# Summing values in groups

by Koenraad De Smedt for University of Bergen


---
Based on a real research case, this notebook shows how to:

1.   Read a TSV file (*tab* separated values) into a *pandas* dataframe
2.   Find rows with missing values (NaN)
3.   Group rows based on values in a column
4.   Sum values in another column within each group
5.   Display the sums in a bar plot
6.   Save the plot and write the table to a CSV file.

The examples uses data downloaded from NorGramBank, a large Norwegian treebank containing thousands of texts from different years, accessible in [CLARINO](https://clarino.uib.no/iness). Each row represents one text and has two columns: the number of sentences in that text and the year for that text.

The challenge is to get a better overview by making the sum of the sentence counts for each year. We should also find out how many sentences do not have a year.

---

In [None]:
import pandas as pd
url = 'https://git.app.uib.no/desmedt/teaching/-/raw/main/ngb-years.tsv'

# Alternative source
# url = 'https://raw.githubusercontent.com/clarino/teaching/main/ngb-years.tsv'

We start by reading the table as a pandas dataframe. The separator is the tab character, there is no header, and we ignore comment lines.

The column names are *sentences* and *year*. 

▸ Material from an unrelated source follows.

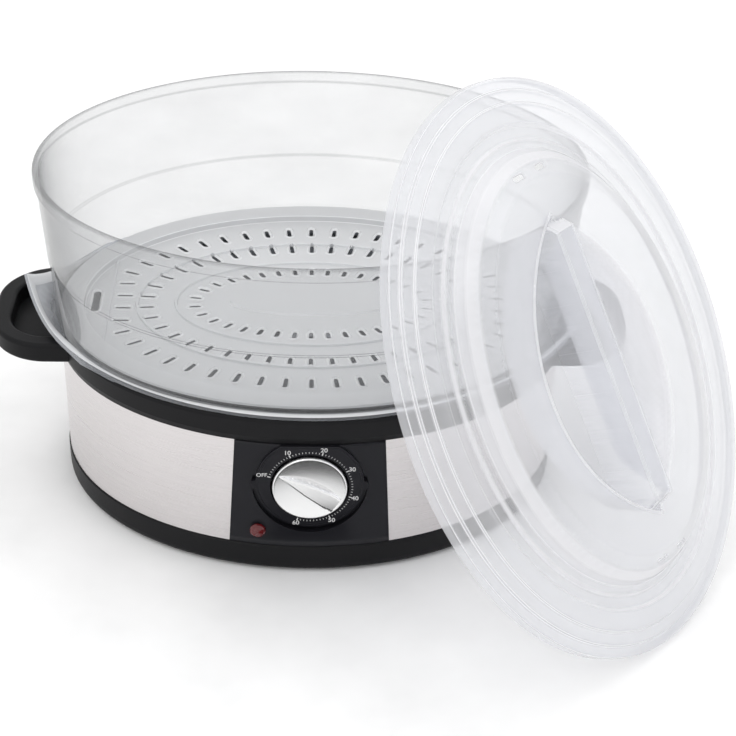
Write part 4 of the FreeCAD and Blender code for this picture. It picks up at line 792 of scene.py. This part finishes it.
def lid_matrix():
    """Where the lid stands: its long axis up the slope, and +v of its plan towards the front left."""
    side = Vector((-LID_FACES.y, LID_FACES.x, 0)).normalized()
    up = LID_FACES.cross(side)
    long_axis = up * math.cos(LEAN_ROLL) + side * math.sin(LEAN_ROLL)
    across = LID_FACES.cross(long_axis)
    turn = Matrix((long_axis, across, LID_FACES)).transposed().to_4x4()
    return Matrix.Translation(LID_CENTRE * MM) @ turn


def scoop_depth_in(u, v):
    """How far inside the pointed oval of the two scoops each point lies, negative outside."""
    return SCOOP_ARC - np.maximum(np.hypot(u, v - SCOOP_SHIFT), np.hypot(u, v + SCOOP_SHIFT))


def lid_height(u, v):
    """Height over the lid's plan: the stepped dome, sunk in the two scoops, and the bar between them."""
    dome = np.interp(oval_inset(u, v, LID_X, LID_Y), LID_INSETS, LID_HEIGHTS)
    depth_in = scoop_depth_in(u, v)
    crisp = np.interp(depth_in, WALL_MARKS, WALL_SUNK)
    gentle = np.clip(depth_in / FAR_SLOPE, 0, 1)
    sunk = np.where(v > 0, crisp, gentle ** 2 * (3 - 2 * gentle))
    line = LINE_HIGH * np.interp(depth_in, LINE_MARKS, (0, 1, 0))
    z = dome * (1 - sunk) + np.where(v > 0, line, 0)
    top = np.interp(np.abs(u), BAR_END_U, BAR_END_Z)
    return np.maximum(z, np.minimum(top, BAR_TOP) - np.interp(np.abs(v), BAR_MARKS, BAR_DROP))


def bar_ring(long, half, pitch=3.0):
    """Rectangle round the grip bar, with points all along its long sides."""
    stations = np.linspace(-long, long, 2 * round(long / pitch) + 1)
    return [(u, -half) for u in stations] + [(u, half) for u in stations[::-1]]


def lid_outlines():
    """Every line of the lid that has to come out crisp."""
    outlines = [oval_ring(LID_X - inset, LID_Y - inset) for inset in LID_INSETS[:-1] if inset < RINGS_IN]
    outlines += [lens_ring(SCOOP_ARC - inward, SCOOP_SHIFT, SCOOP_POINTS)
                 for inward in LINE_MARKS[:-1] + WALL_MARKS]
    outlines += [bar_ring(long, half) for half in BAR_MARKS for long in BAR_STATIONS]
    return outlines + [slot_ring(vent, 0) for vent in LID_VENTS]


def lid_fill():
    """Points between the lines: evenly over the dome, and closer together at the bar's ends."""
    ends = [(u, v) for u, v in fill_points(BAR_ENDS[-1][0] + FILL_MARGIN, BAR_WIDE, BAR_END_FILL)
            if abs(u) > BAR_ENDS[0][0] - FILL_MARGIN and abs(v) < BAR_WIDE / 2 + FILL_ASIDE]
    dome = fill_points(LID_X - DOME_IN - FILL_MARGIN, LID_Y - DOME_IN - FILL_MARGIN, DOME_FILL)
    return dome + ends


def lid(materials):
    """Domed lid: stepped rings, two finger scoops sunk in the dome and a grip bar between them."""
    cover = sheet("Lid", lid_outlines(), lid_height, lambda u, v: slot_distance(u, v, LID_VENTS) < 0,
                  lid_fill())
    settle(cover, LID_WALL)
    cover.data.transform(lid_matrix())
    add_piece(cover, materials["lid_plastic"], "milky_plastic", "lid", "lid")


# ---------------------------------------------------------------- knob
KNOB_GAP, KNOB_DEPTH, KNOB_WALL = 0.9, 11.0, 1.6
KNOB_SEAT = KNOB_HIGH[1] + KNOB_GAP  # the floor of the knob's well
DISH_IN, DISH_TOP, DISH_DEPTH = 1.5, 0.6, 2.8
KNOB_RIM = [(0, KNOB_GAP), (0.05, KNOB_DEPTH - 1.8), (0.35, KNOB_DEPTH - 0.7), (0.9, KNOB_DEPTH - 0.3)]
KNOB_DISH = [(DISH_IN + share * (KNOB_RADIUS - DISH_IN),
              KNOB_DEPTH - DISH_TOP - DISH_DEPTH * (1 - (1 - share) ** 2)) for share in np.linspace(0, 1, 13)]
KNOB_INSETS, KNOB_HEIGHTS = rounded_profile(KNOB_RIM + KNOB_DISH, 0.7, 3)
GRIP_TURN, GRIP_LONG, GRIP_ASIDE = math.radians(148), 18.7, 1.9
# Half width of the grip bar from its broad end to the narrow one that points at the numbers.
GRIP_SHAPE = ((-GRIP_LONG, 5.4), (-12.0, 5.6), (0.0, 4.2), (GRIP_LONG, 0.7))
# Height of the bar by how far past its edge a point lies.
GRIP_MARKS = (-1.2, -0.5, 0, 0.6)
GRIP_HEIGHTS = (KNOB_DEPTH - 0.2, KNOB_DEPTH - 0.45, KNOB_DEPTH - 1.2, 0)
GRIP_STATIONS, GRIP_INSIDE = 25, 0.5  # points along a side, and how far inside the rim they stay
KNOB_AROUND, KNOB_FILL_IN, KNOB_FILL = 120, 3.5, 0.9


def grip_half(along):
    """Half width of the grip bar at each place along it."""
    return np.interp(along, *zip(*GRIP_SHAPE))


def knob_height(x, y):
    """Height over the knob's plan: rim, dish and the grip bar across it."""
    z = np.interp(KNOB_RADIUS - np.hypot(x, y), KNOB_INSETS, KNOB_HEIGHTS)
    along = x * math.cos(GRIP_TURN) + y * math.sin(GRIP_TURN)
    across = np.abs(y * math.cos(GRIP_TURN) - x * math.sin(GRIP_TURN) - GRIP_ASIDE)
    bar = np.interp(across - grip_half(along), GRIP_MARKS, GRIP_HEIGHTS)
    return np.where(np.abs(along) < GRIP_LONG, np.maximum(z, bar), z)


def grip_ring(grow):
    """Outline of the grip bar grown all round, where it lies on the knob."""
    stations = np.linspace(-GRIP_LONG, GRIP_LONG, GRIP_STATIONS)
    halves = grip_half(stations) + grow
    ring = [(along, GRIP_ASIDE + half) for along, half in zip(stations, halves)]
    ring += [(along, GRIP_ASIDE - half) for along, half in zip(stations[::-1], halves[::-1])]
    limit = KNOB_RADIUS - GRIP_INSIDE
    ring = [(along, across) for along, across in ring if math.hypot(along, across) < limit]
    return [(along * math.cos(GRIP_TURN) - across * math.sin(GRIP_TURN),
             along * math.sin(GRIP_TURN) + across * math.cos(GRIP_TURN)) for along, across in ring]


def timer_knob(materials):
    """Satin knob: bright raised rim, dished face and a tapered grip bar across it."""
    outlines = [oval_ring(KNOB_RADIUS - inset, KNOB_RADIUS - inset, KNOB_AROUND)
                for inset in KNOB_INSETS[:-1]]
    outlines += [grip_ring(grow) for grow in GRIP_MARKS]
    fill_radius = KNOB_RADIUS - KNOB_FILL_IN
    knob = sheet("TimerKnob", outlines, knob_height, lambda x, y: np.hypot(x, y) > KNOB_RADIUS,
                 fill_points(fill_radius, fill_radius, KNOB_FILL))
    knob.data.transform(Matrix.Translation((0, KNOB_SEAT * MM, DIAL_Z * MM)) @ UPRIGHT)
    settle(knob, KNOB_WALL)
    add_piece(knob, materials["silver_knob"], "silver_knob", "knob", "timer_knob")


# ---------------------------------------------------------------- print on the dial
TICK_RADIUS, MARK_RADIUS, PRINT_DEPTH = 23.7, 26.5, 0.06
MARKS = ("OFF", "10", "20", "30", "40", "50", "60")
FIRST_MARK, MARK_STEP, TICKS_BETWEEN = 163.0, 45.0, 10  # degrees, degrees, ticks from mark to mark
MARK_TICK, MINUTE_TICK = (0.9, 1.0, 0.32), (0.5, 0.5, 0.16)  # reach inwards, outwards, half width
MARK_HIGH, NUMBER_SCALE, WORD_SCALE, WORD_OUT = 3.3, 1.2, 1.05, 1.4
MARK_BOLDER = 0.06


def on_dial(radius, angle, aside=0.0):
    """Point of the print at this radius and angle, and this far aside of the radius."""
    right = radius * math.cos(angle) - aside * math.sin(angle)
    up = radius * math.sin(angle) + aside * math.cos(angle)
    return right, DIAL_Y - PRINT_DEPTH, DIAL_Z + up


def dial_ticks(material):
    """Ring of minute ticks, with a longer one at every mark."""
    points, faces = [], []
    for index in range((len(MARKS) - 1) * TICKS_BETWEEN + 1):
        angle = math.radians(FIRST_MARK - index * MARK_STEP / TICKS_BETWEEN)
        inward, outward, half = MINUTE_TICK if index % TICKS_BETWEEN else MARK_TICK
        inner, outer = TICK_RADIUS - inward, TICK_RADIUS + outward
        first = len(points)
        for radius, side in ((inner, -1), (outer, -1), (outer, 1), (inner, 1)):
            points.append(on_dial(radius, angle, side * half))
        faces.append((first + 3, first + 2, first + 1, first))
    add_piece(to_mesh("DialTicks", points, faces), material, "panel_black", "base")


def dial_mark(text, angle, material):
    """One mark of the dial: a word or a number, as a flat mesh."""
    is_word = text == "OFF"
    curve = bpy.data.curves.new("Mark" + text, "FONT")
    curve.body = text
    curve.size = MARK_HIGH * MM * (WORD_SCALE if is_word else NUMBER_SCALE)
    curve.align_x = curve.align_y = "CENTER"
    curve.offset = MARK_BOLDER * MM
    label = bpy.data.objects.new("Mark" + text, curve)
    place = on_dial(MARK_RADIUS + (WORD_OUT if is_word else 0.0), angle)
    label.matrix_world = Matrix.Translation([value * MM for value in place]) @ UPRIGHT
    bpy.context.scene.collection.objects.link(label)
    bpy.context.view_layer.update()
    mesh = bpy.data.meshes.new_from_object(label.evaluated_get(bpy.context.evaluated_depsgraph_get()))
    printed = bpy.data.objects.new("Mark" + text, mesh)
    printed.matrix_world = label.matrix_world
    bpy.data.objects.remove(label)
    bpy.context.scene.collection.objects.link(printed)
    add_piece(printed, material, "panel_black", "base")


def dial_print(materials):
    """White print on the dial: a ring of minute ticks and the plain marks."""
    dial_ticks(materials["print_white"])
    for index, text in enumerate(MARKS):
        dial_mark(text, math.radians(FIRST_MARK - index * MARK_STEP), materials["print_white"])


# ---------------------------------------------------------------- all of it
def build():
    """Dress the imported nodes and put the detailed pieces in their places."""
    materials = {**clear_materials(), **metal_materials(), **opaque_materials()}
    dress_frame(materials)
    basket_wall(materials)
    basket_floor(materials)
    drip_tray(materials)
    lid(materials)
    timer_knob(materials)
    dial_print(materials)


make_camera()
make_studio()
build()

The datatype of the columns can be specified with `dtype`. Sentences are integers and years are strings. The latter is necessary because we have some rows with missing years; such missing values become `NaN` (not a number), also called `NA` (not available), which is incompatible with an integer array.

In [None]:
texts = pd.read_csv(url, sep='\t', header=None, comment='#',
                    names=['sentences', 'year'],
                    dtype={'sentences': int, 'year': str})
texts

Show the first ten lines.

In [None]:
texts.head(10)


Take all rows with missing values (NaN) for the *year* column.

In [None]:
no_year_texts = texts[texts['year'].isna()]
no_year_texts

Take all rows where the year is missing and compute the sum of the sentences.

In [None]:
no_year_texts['sentences'].sum()

Group by year. At the same time, we drop the rows with NaN values. We could also keep the NaN values if we wanted. Display the counts in each group. Be careful: these numbers are *not the sums* of all sentence values for each year, but the *counts* of the sentence values in each group, in other words, the number of texts.

In [None]:
grouped = texts.groupby('year', dropna=True)
grouped.count()

We sum the values for the sentences in each group, producing a series with `year` as index and *sentences* as values. This is the information we wanted.

In [None]:
sum_years = grouped.sum()
sum_years

Make a bar plot. Some bars may be too small to be shown. There are no bars for years without sentences. 

In [None]:
barplot = sum_years.plot.bar()

If desired, save the plot in a picture file. The dpi indicates the resolution and bbox_inches='tight' makes tight margins. Remember that files created in Colab are temporary, but can be downloaded during the session.

In [None]:
pic = barplot.get_figure()
pic.savefig('sentences-years', dpi=200, bbox_inches='tight')

If desired, write the series to a CSV file. By default, the header is included and a column for the series index (the years) is also included.

In [None]:
sum_years.to_csv('ngb-years.csv', sep=';')

Show the first ten lines of the file that was just written. This is an operating system command.

In [None]:
!head ngb-years.csv

## Exercises

1.   Write code for getting the total number of sentences written in 1999 from `sum_years`.
2.   Write code for writing out the minimal and maximal number of sentences in a `sum_years`.
3.   Change `dropna` so as to keep the NaN values and see what happens when you do the sums and the plot.